I really wanted to have seen a strong response to this Cameron Government and his belligerence. We need to be out there showing that 187bn dollars toward a war effort, for the future, is just not something that is conscionable because it will make conflict inevitable. So the militarisation that is going on under Cameron is appalling, instead of doing the work that would keep people safe. You know, the police, the front line, intelligence but intelligent intelligence, about decency, about increasing levels of education, ending Islamophobia, making a more equal society – you don’t hear that from him. Not now, and that is scary; so we need to step that up.

We need to be getting our politicians to ask Parliamentary questions all the time. If Jeremy Corbyn is true to his word in saying that he will ask the questions constituents put to him. Let’s get these questions in.

HK: Any hints on how we can engage with younger women?

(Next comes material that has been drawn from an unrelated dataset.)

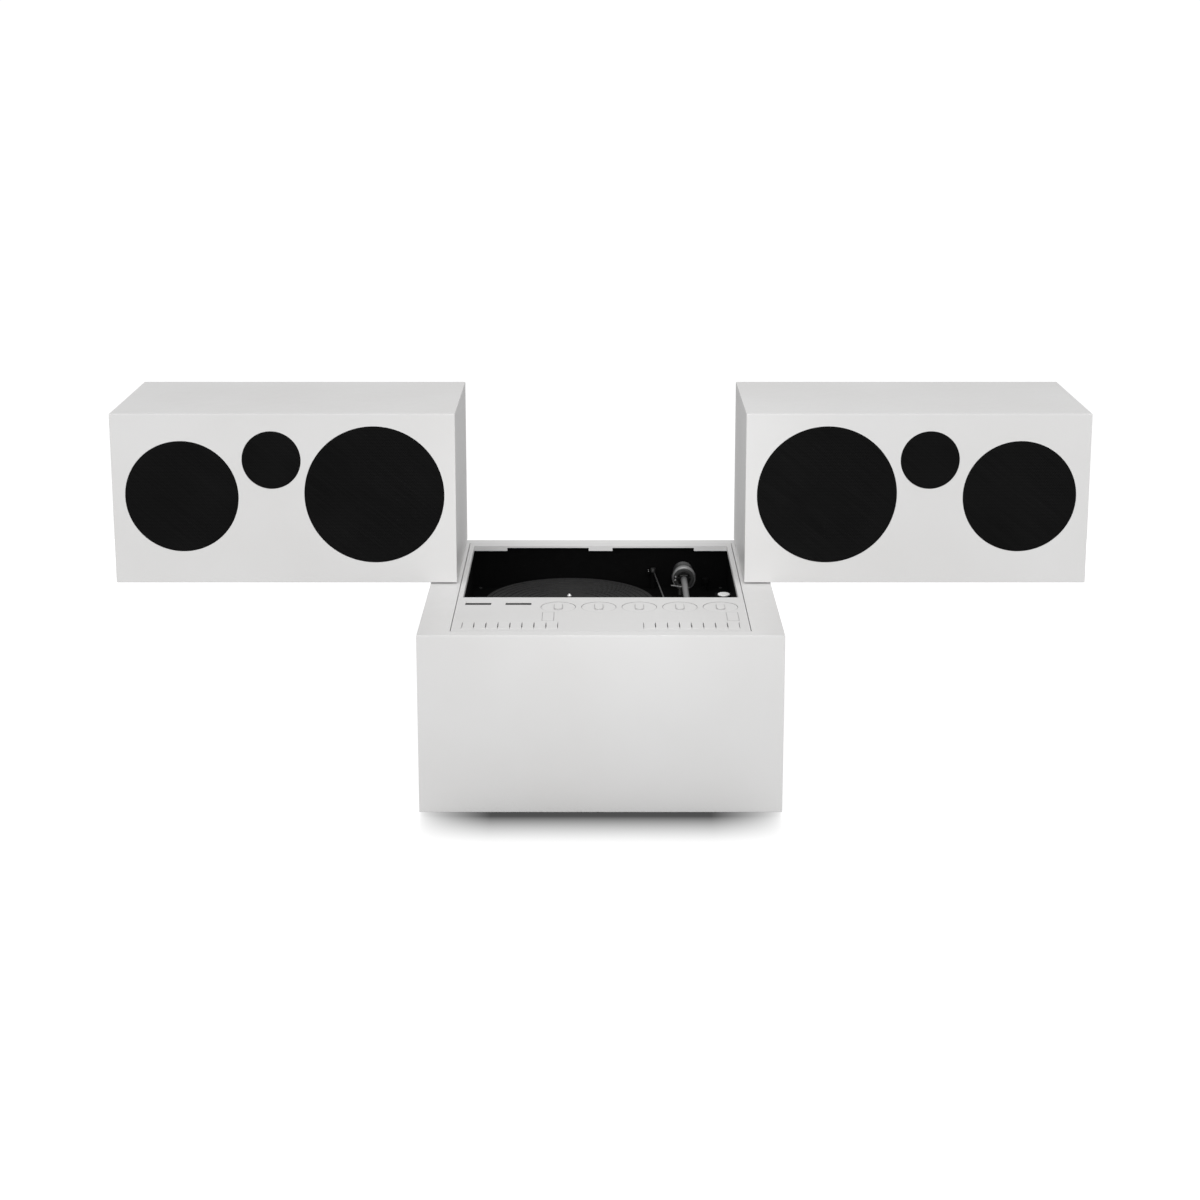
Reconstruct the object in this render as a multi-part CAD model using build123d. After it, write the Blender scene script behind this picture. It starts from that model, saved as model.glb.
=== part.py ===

MR: It’s interesting. That is a discussion we have been having forever! We have to be cool and sexy. If, from what I have seen and heard, there is a degree of alienation – that is why Jeremy Corbyn has been good in mobilising, he speaks to what young people are concerned about; and if young people want a future then they have got to be concerned about what we are concerned about. So it is getting that message out. And I think that the universities are great recruitment grounds, especially this one, seems to be fantastic.

Part of the problem of being such an old organisation, we still have practices, constitutions and things – are they really what we need now? There is an endless debate around just now about whether somewhere like India which is vast, whether you have to be a member of the section or you can be an international member. And how we are going to manage all that. Because that tends to be the thing – people don’t want to go to local meetings anymore, they go to global gatherings. So we need to make it broad enough church to have the movement as well as the sections and it is a question of, ideally we get all people joining the sections and being the real powerhouse which then can be part of the movement. But we are not there yet.

HK: It may be part of globalisation process, people want to be part of the international? Originally there were international memberships in WILPF – it was set up as an international organisation, the sections were only there to change attitudes within their own country and support the international group of women, the group of women working internationally.

MR: We need more joined-up thinking.